The best passive income apps in 2024 make financial opportunities more accessible, making it possible for anyone to start building passive income streams with minimal capital and expertise. By approaching these platforms with careful research and disciplined strategy, users can work toward financial goals while enjoying the convenience of automated wealth building.

Frequently Asked Questions

Are passive income apps safe to use in the UK?

The safety of passive income apps depends largely on platform selection. UK-regulated apps authorised by the Financial Conduct Authority provide significant consumer protections, including coverage under the Financial Services Compensation Scheme for eligible investments. Always verify a platform’s regulatory status before depositing money.

How much money do I need to start using passive income apps?

Many platforms allow users to begin with very small amounts—sometimes as little as £1 through fractional share purchases. However, meaningful passive income typically requires larger capital bases or consistent long-term contributions. Starting early and contributing regularly often proves more valuable than waiting to accumulate substantial initial funds.

Do I need to pay taxes on earnings from passive income apps?

Yes, most passive income generated through apps is subject to UK taxation. Interest, dividends, and capital gains may all have tax implications depending on your total income and gains.

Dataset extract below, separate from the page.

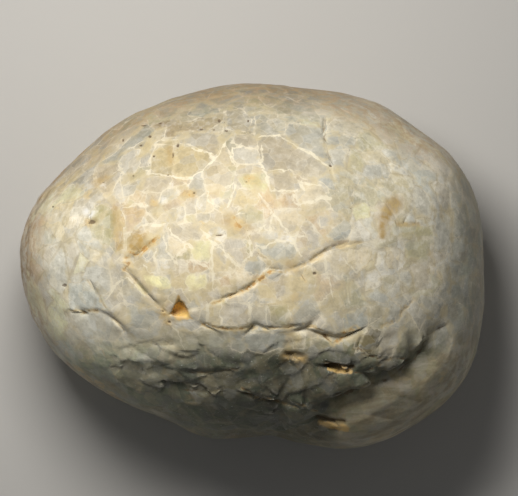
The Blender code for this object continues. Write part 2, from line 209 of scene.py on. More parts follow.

Individual Savings Accounts (ISAs) provide tax-free wrappers for eligible investments, potentially reducing or eliminating tax liabilities.

Can I lose money using passive income apps?

Yes. While certain products like high-quality bonds and high-yield savings accounts offer relatively stable returns, most investment-based passive income apps expose users to market risk. Investment values can decline, and in extreme scenarios, you may lose some or all of your capital. Understanding your risk tolerance and diversifying across multiple platforms helps manage this exposure.